The report shows that nearly two-thirds of Kenya’s Sh4.3 trillion ($50 billion) economy is controlled by a tiny clique of 8,300 super-wealthy individuals, highlighting the huge inequality between the rich and the poor. Without a clear understanding of these disparities, it is difficult to evaluate the currents that are conducive to the widening of this gap not to mention those that would bridge it. Hon. Koinange should be addressing these inequalities that the masses are awakening to rather than combatting the hustler narrative. Our government must be intentional in levelling the playing field, or live in perpetual fear like the British colonials who feared mass revolt across imaginary ethnic lines.

In Kenya, past injustices have yielded gross inequalities. In Reading on inequality in Kenya: Sectoral Dynamics and Perceptions, Okello and Gitau illustrate how state power is still being used to perpetuate differences in the sharing of political and economic welfare. Okello further observes that: “In a country where for a long time economic and political power was/has been heavily partisan, where the state appropriated for itself the role of being the agency for development, and where politics is highly ethnicised, the hypothesis of unequal treatment has been so easy to build.”
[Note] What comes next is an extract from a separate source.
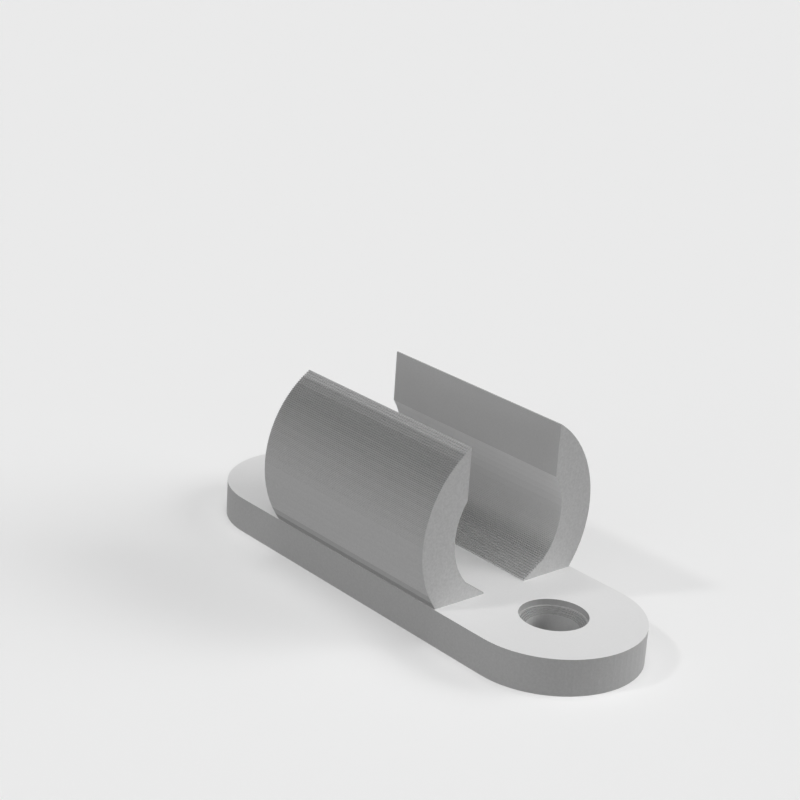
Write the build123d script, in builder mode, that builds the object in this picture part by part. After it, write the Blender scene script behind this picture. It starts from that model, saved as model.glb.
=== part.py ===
from build123d import *

import os
from math import sqrt

# Cable holder in one printed piece: a flat base with a countersunk screw hole
# in each rounded end, and an open clip whose two arms hold the cable.
# Millimetres. The origin is the middle of the base's underside, +X runs along
# the base and the cable, and +Z points out of the clip's mouth.

# Base
base_length = 70.0
base_thickness = 4.7
foot_ledge = 0.18  # top of the base left bare outside each arm

# Clip
clip_length = 31.0
clip_offset = -0.5  # middle of the clip from the middle of the base, along X
bore_diameter = 17.5
arm_wall = 5.0
slot_width = 14.5
floor_cut = 0.6  # how far the flat floor stands inside the bore's circle
root_rise = 2.2  # height over the floor where each arm's flat root ends
tip_flat = 0.3  # width of the flat top of each arm

# Screw holes
screw_hole_diameter = 6.6
screw_head_diameter = 8.5
head_recess = 0.7  # straight wall above the countersink
countersink_angle = 90.0

# The bore's axis stands over the floor, and the arms stand on the base
bore_radius = bore_diameter / 2
outer_radius = bore_radius + arm_wall
axis_rise = bore_radius - floor_cut
axis_height = base_thickness + axis_rise
foot_reach = sqrt(outer_radius**2 - axis_rise**2)
base_width = 2 * (foot_reach + foot_ledge)

# Half of the clip's section, as distances from the middle and heights
slot_half = slot_width / 2
lip_height = axis_height + sqrt(bore_radius**2 - slot_half**2)
tip_reach = slot_half + tip_flat
tip_height = axis_height + sqrt(outer_radius**2 - tip_reach**2)
root_reach = sqrt(bore_radius**2 - axis_rise**2)
knee_reach = sqrt(bore_radius**2 - (axis_rise - root_rise) ** 2)
knee_height = base_thickness + root_rise
seat_height = base_thickness / 2  # the arms run down into the base to here

# Both holes are centred on the base's rounded ends
hole_spacing = base_length - base_width

with BuildPart() as cable_holder:
    # Base plate with round ends
    with BuildSketch():
        SlotOverall(base_length, base_width)
    extrude(amount=base_thickness)

    # One arm's section, then its mirror image, seen along the cable
    with BuildSketch(Plane.YZ.offset(clip_offset)):
        with BuildLine():
            Polyline((foot_reach, base_thickness), (foot_reach, seat_height),
                     (root_reach, seat_height), (root_reach, base_thickness),
                     (knee_reach, knee_height))
            ThreePointArc((knee_reach, knee_height), (bore_radius, axis_height),
                          (slot_half, lip_height))
            Polyline((slot_half, lip_height), (slot_half, tip_height),
                     (tip_reach, tip_height))
            ThreePointArc((tip_reach, tip_height), (outer_radius, axis_height),
                          (foot_reach, base_thickness))
        make_face()
        mirror(about=Plane.YZ)
    extrude(amount=clip_length / 2, both=True)

    # Countersunk holes, each with its screw head let into the top of the base
    with Locations(Plane.XY.offset(base_thickness - head_recess)):
        with GridLocations(hole_spacing, 0, 2, 1):
            CounterSinkHole(radius=screw_hole_diameter / 2,
                            counter_sink_radius=screw_head_diameter / 2,
                            counter_sink_angle=countersink_angle)

cable_holder.part.label = "cable_holder"

os.makedirs("parts", exist_ok=True)
export_step(cable_holder.part, "parts/cable_holder.step")

print(f"base {base_length} x {base_width:.3f} x {base_thickness}, holes {hole_spacing:.3f} apart")
print(f"bore axis at {axis_height:.3f}, lips at {lip_height:.3f}, tips at {tip_height:.3f}")
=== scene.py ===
from math import acos, asin, ceil, cos, pi, radians, sin, sqrt

import bmesh
import bpy
from mathutils import Matrix, Vector


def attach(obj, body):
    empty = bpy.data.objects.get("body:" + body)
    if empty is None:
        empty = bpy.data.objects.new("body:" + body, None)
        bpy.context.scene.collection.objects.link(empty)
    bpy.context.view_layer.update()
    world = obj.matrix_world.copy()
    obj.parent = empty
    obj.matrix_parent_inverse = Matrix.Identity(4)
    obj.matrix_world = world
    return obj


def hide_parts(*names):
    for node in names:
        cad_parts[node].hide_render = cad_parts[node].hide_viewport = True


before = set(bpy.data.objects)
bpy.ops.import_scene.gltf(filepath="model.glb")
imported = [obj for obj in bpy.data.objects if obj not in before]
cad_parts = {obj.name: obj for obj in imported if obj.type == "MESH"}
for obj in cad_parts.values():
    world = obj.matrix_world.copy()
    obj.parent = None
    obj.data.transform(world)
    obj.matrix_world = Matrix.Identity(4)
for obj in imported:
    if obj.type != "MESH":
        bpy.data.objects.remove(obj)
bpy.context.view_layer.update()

# Looks of the printed cable holder: the same sizes as its solid, but shown as
# it comes off the printer, sliced into layers. Lengths are millimetres here and
# become metres on the finished mesh.
MM = 0.001

# Base
BASE_LENGTH = 70.0
BASE_THICKNESS = 4.7
SPACING = 47.491  # between the screw holes, and the base's round ends

# Clip
CLIP_START = -16.0
CLIP_END = 15.0
BORE_RADIUS = 8.75
OUTER_RADIUS = 13.75
AXIS_HEIGHT = 12.85
SLOT_HALF = 7.25
KNEE_HEIGHT = 6.9
TIP_TOP = 24.5
SEAT_HEIGHT = 2.4  # the arms run down inside the base to here

# Screw holes
HOLE_RADIUS = 3.3
HEAD_RADIUS = 4.25
HEAD_RECESS = 0.8
HEAD_LEDGE = 0.22  # flat ring between the recess and the countersink
OVERSHOOT = 1.0  # how far the cutting tool stands out of the base

# Printing
LAYER = 0.2
CHORD_ERROR = 0.0122  # how far the flats of a round wall may lie inside it

# Lengths closer than this are the same, and a face whose normal has more than
# this along an axis faces that way
SAME = 0.01
FACING = 0.9


def flats(radius, angle):
    """How many flats the printer's file makes of an arc."""
    return ceil(angle / (2 * acos(1 - CHORD_ERROR / radius)))


def arc(radius, start, end, centre=(0.0, 0.0)):
    """The corners of an arc's flats, from start to end in radians."""
    count = flats(radius, abs(end - start))
    turn = (end - start) / count
    return [(centre[0] + radius * cos(start + turn * i),
             centre[1] + radius * sin(start + turn * i)) for i in range(count + 1)]


def reach_at(line, height):
    """How far out a rising line of flats stands at a height."""
    for (y0, z0), (y1, z1) in zip(line, line[1:]):
        if z0 <= height <= z1:
            return y0 + (y1 - y0) * (height - z0) / (z1 - z0)
    return line[-1][0]


def solid_from_outline(outline, height, lift):
    """A prism: an outline of (x, y) pushed up from lift by height."""
    bm = bmesh.new()
    face = bm.faces.new([bm.verts.new((x, y, lift)) for x, y in outline])
    pushed = bmesh.ops.extrude_face_region(bm, geom=[face])
    tops = [e for e in pushed["geom"] if isinstance(e, bmesh.types.BMVert)]
    bmesh.ops.translate(bm, verts=tops, vec=(0, 0, height))
    bmesh.ops.recalc_face_normals(bm, faces=bm.faces)
    return bm


def make_object(bm, name):
    mesh = bpy.data.meshes.new(name)
    bm.to_mesh(mesh)
    bm.free()
    obj = bpy.data.objects.new(name, mesh)
    bpy.context.scene.collection.objects.link(obj)
    return obj


def combine(target, tool, operation):
    """Adds one solid to another or takes it away, for good."""
    step = target.modifiers.new("combine", "BOOLEAN")
    step.operation = operation
    step.solver = "EXACT"
    step.object = tool
    depsgraph = bpy.context.evaluated_depsgraph_get()
    mesh = bpy.data.meshes.new_from_object(target.evaluated_get(depsgraph))
    target.modifiers.clear()
    target.data = mesh
    bpy.data.objects.remove(tool)


# Base plate
def base_outline():
    radius = (BASE_LENGTH - SPACING) / 2
    right = arc(radius, -pi / 2, pi / 2, (SPACING / 2, 0))
    left = [(-x, -y) for x, y in right]
    return right + left


def base_plate():
    return solid_from_outline(base_outline(), BASE_THICKNESS, 0.0)


# Arms of the clip, one flat slice for each layer
def arm_outer_line():
    low = asin((BASE_THICKNESS - AXIS_HEIGHT) / OUTER_RADIUS)
    high = acos(SLOT_HALF / OUTER_RADIUS)
    return arc(OUTER_RADIUS, low, high, (0, AXIS_HEIGHT))


def arm_inner_line():
    rise = AXIS_HEIGHT - BASE_THICKNESS
    root = (sqrt(BORE_RADIUS**2 - rise**2), BASE_THICKNESS)
    low = asin((KNEE_HEIGHT - AXIS_HEIGHT) / BORE_RADIUS)
    high = acos(SLOT_HALF / BORE_RADIUS)
    bore = arc(BORE_RADIUS, low, high, (0, AXIS_HEIGHT))
    return [root] + bore + [(SLOT_HALF, 2 * TIP_TOP)]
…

This, and not the euphoria of the hustler nation, is the pressure cooker that is about to explode. The horizontal manifestation of inequality stemming from the failure of state institutions and policies that have continued to allow inequalities to fester is what should be of concern to the state. How can the government not see the risk such extreme economic disparities within the population pose for the nation’s stability?